Single men die alone in rooms that stink of socks and armpits," so opines a friend of William Wilberforce in the new movie "Amazing Grace."
The friend is, of course, trying to fix Wilberforce up with a wife.
This comes as part of the most heavy-handed, hysterical attempt at matchmaking I've ever enjoyed - I identified with the realism of it.
Just like Wilberforce, my friends, too, seem to lack any ability at subtlety. I've been cajoled, wheedled and begged to allow some friend to find me a match.
The annoying part is that, unlike Wilberforce, I almost enjoy blind dates and fix-ups. I know I'm weird in my predilection.
I also understand why most singles avoid this particularly annoying habit of the happily married.
THE MARRIEDS VS. SINGLES
One such friend admitted a fix-up she'd recently orchestrated ended in disaster. I commiserated and reminded her that the odds run against her efforts.
What the happily married often forget is that, for most of us mere mortals, it takes more than effort to make a match. Spark is a rare thing and not subject to the will of friends.
The unhappily married have an even more difficult time, I've noticed, as they imagine all singles out dancing their night's away. Actually, that only happens on Thursdays...and most weekends.
Still, I welcome their interference. I assume they fix me up with men they think I have something in common with, and I try to find that connection even if it is only a similar taste in friends.
LACKING CHEMISTRY
A recent fix-up went very well - at first. Imagine our surprise at discovering we appeared just as reasonable, rational and fairly good-looking as promised.
Our enthusiasm and good conversation led to four more dates, but not chemistry. And then, sometimes chemistry is not enough.
I often attend the family parties of a good friend. One time, conversation among the entire gathering turned to my tragic status as a single, as my friend sees it. She begged her family to please recommend single men who could rescue me from my deprived state.
That's when they all pointed to the very attractive man seated near me: still-single, cousin-in-law Steve.
I welcome suggestions on how to respond when this happens. I tried to smile, hoped I blush prettily and stumbled through desperate topic changes, but failed to end interminable minutes of embarrassment.
I did flirt with Steve, later, although being charming is difficult enough without the whole family watching.
I agreed to meet Steve at another family gathering the next day. In the meantime, my good friend warned me off. Turns out, her cousin-in-law enjoys the largesse of his girlfriends to pay his bills and keep him in the lifestyle to which he has grown accustomed.

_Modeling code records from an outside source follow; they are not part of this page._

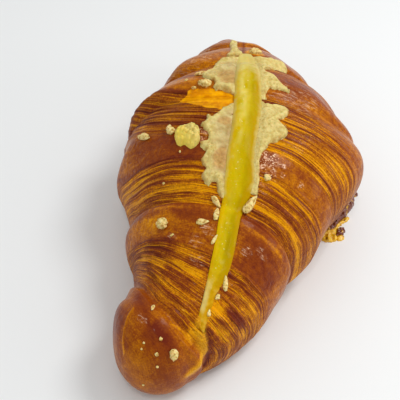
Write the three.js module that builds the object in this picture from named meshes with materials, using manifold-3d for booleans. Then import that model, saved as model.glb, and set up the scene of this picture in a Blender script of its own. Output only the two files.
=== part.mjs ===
// A filled cheese croissant: rolled laminated pastry whose crown is split from end to
// end, baked cheese custard standing in the split, and thin flaps of set cheese that
// ran out over the crust. Millimetres, +Z up. The origin is on the flat underside. The
// near horn points to -Y, the far horn to +Y, and the split leans to +X at the near end.

import * as THREE from 'three';
import { mergeVertices } from 'three/addons/utils/BufferGeometryUtils.js';
import Module from 'manifold-3d';

const wasm = await Module();
wasm.setup();

// Driving dimensions. u is the distance along the spine from the near tip.
const LENGTH = 175;
const NEAR_TIP = [-38, -78.5];
const NEAR_CAP = 14;
const FAR_CAP = 11;
const GAP = 0.3;

// The spine's heading in degrees from +Y towards +X: the near horn curls to the left.
const HEADING = [[0, 57], [14, 45], [28, 33], [42, 21], [60, 16], [80, 12.5], [100, 5],
  [120, -1], [145, -4], [175, -6]];
const HALF_WIDTH = [[14, 14.5], [22, 18.5], [32, 21.5], [44, 25.5], [56, 30.5], [70, 36],
  [84, 42.2], [98, 42.5], [112, 37.5], [126, 31], [140, 24], [153, 17], [164, 11]];
const HEIGHT = [[14, 30.5], [32, 34.5], [56, 45.5], [70, 50], [84, 53.5], [98, 54],
  [112, 52.5], [126, 48.5], [140, 43.5], [153, 37], [164, 28]];

// Cross-section: two superellipse halves that meet at the widest level. The lower
// half reaches below the table, where it is cut flat.
const WIDEST_LEVEL = 0.4;
const UPPER = { side: 0.9, rise: 0.95 };
const LOWER = { side: 0.66, drop: 0.8, reach: 1.1 };

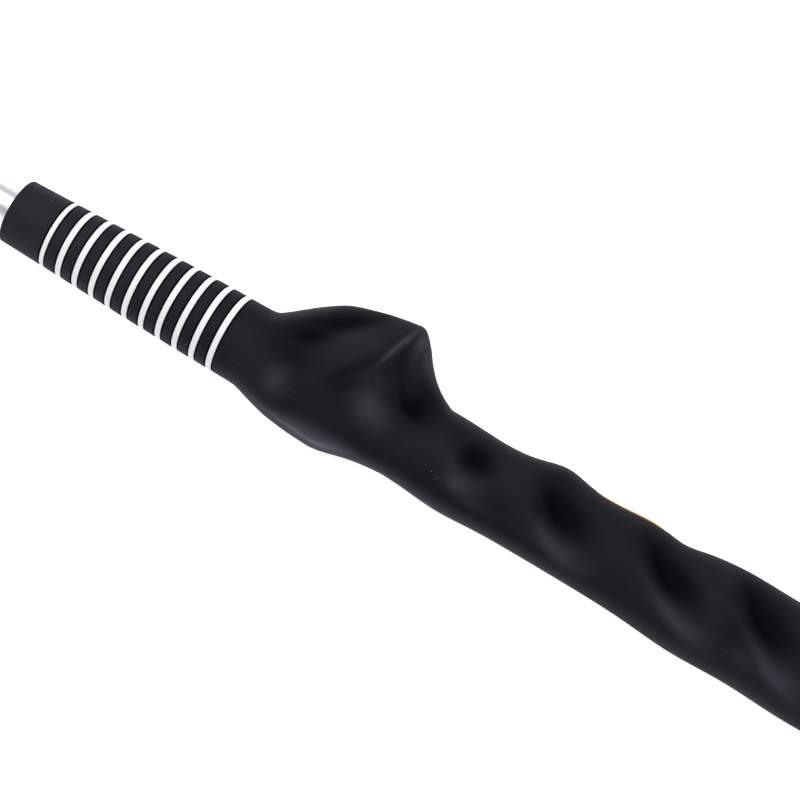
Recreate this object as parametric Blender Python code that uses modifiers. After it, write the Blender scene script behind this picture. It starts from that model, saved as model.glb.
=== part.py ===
"""Swing trainer stick: a moulded training grip and a weighted head on a steel shaft.

The stick lies along X, the butt of the grip at -X and the head at +X, and rests on Z = 0.
Each piece is modelled about the stick's own axis, with the butt face at zero, under one empty.
On the grip an angle of 0 degrees is the palm side, 90 the finger side, 180 the thumb flange
and 270 the thumb side.
"""

import math

import bmesh
import bpy

MM = 0.001

# Driving dimensions, in millimetres along the stick from the butt face
STICK_LENGTH = 620.0
GRIP_LENGTH = 272.0
SHAFT_RADIUS = 5.25
SHAFT_WALL = 1.0
HEAD_RADIUS = 17.5
HEAD_START = 527.0
GAP = 0.3

# How it lies: the flange points sideways and a little up
ROLL_DEGREES = -15.0
SIDES = 36
INNER_SIDES = 24
STEP_DEGREES = 360.0 / SIDES

# Butt cap
CAP_THICKNESS = 4.5
CAP_EDGE = 2.4
CAP_SPIGOT_END = 8.5
VENT_RADIUS = 1.5

# Grip bore, with a lip that closes on the shaft at the mouth
TAPE_THICKNESS = 0.3
LIP_START = 267.0
LIP_RADIUS = SHAFT_RADIUS + GAP
TAPE_RADIUS = SHAFT_RADIUS + GAP + TAPE_THICKNESS
BORE_RADIUS = TAPE_RADIUS + GAP
SHAFT_START = 9.0
SHAFT_END = 575.0

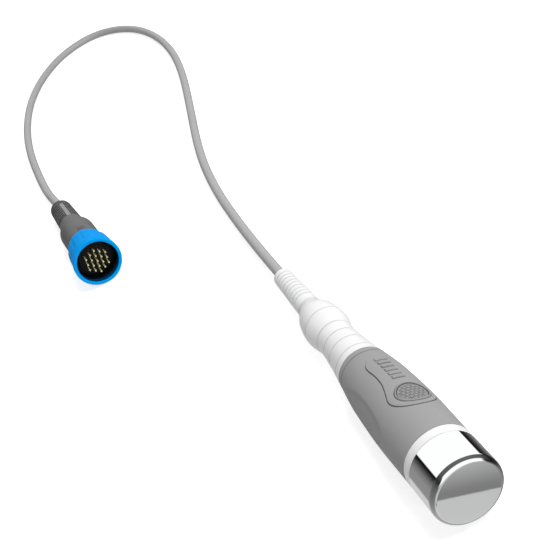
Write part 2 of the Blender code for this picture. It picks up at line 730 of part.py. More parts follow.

I assume someone else in the family pointed out to Steve that I was not able (and certainly never willing) to keep him in any style beyond genteel poverty.
He continues to flirt with me at gatherings, but we've neither pursued a date.
NOT ALWAYS 'HAPPILY EVER AFTER'
Another movie, "Grand Canyon," best sums up fix-ups for me.
On a blind date arranged by well-meaning acquaintances, two characters blunder awkwardly through small talk. One of them finally muses to the other that their friends' decision to match them might have come from their being the only two black people these friends know.
I feel like that. At times, I believe friends set me up because I am the only vaguely reasonable, passingly sane, single woman my friends know.
Unfortunately for single people everywhere, both movies mentioned end happily with the blind dates leading to love.
We'll just have to wait for the movie that shows the real story - the one about fix-ups that lead to the stink of armpits and socks.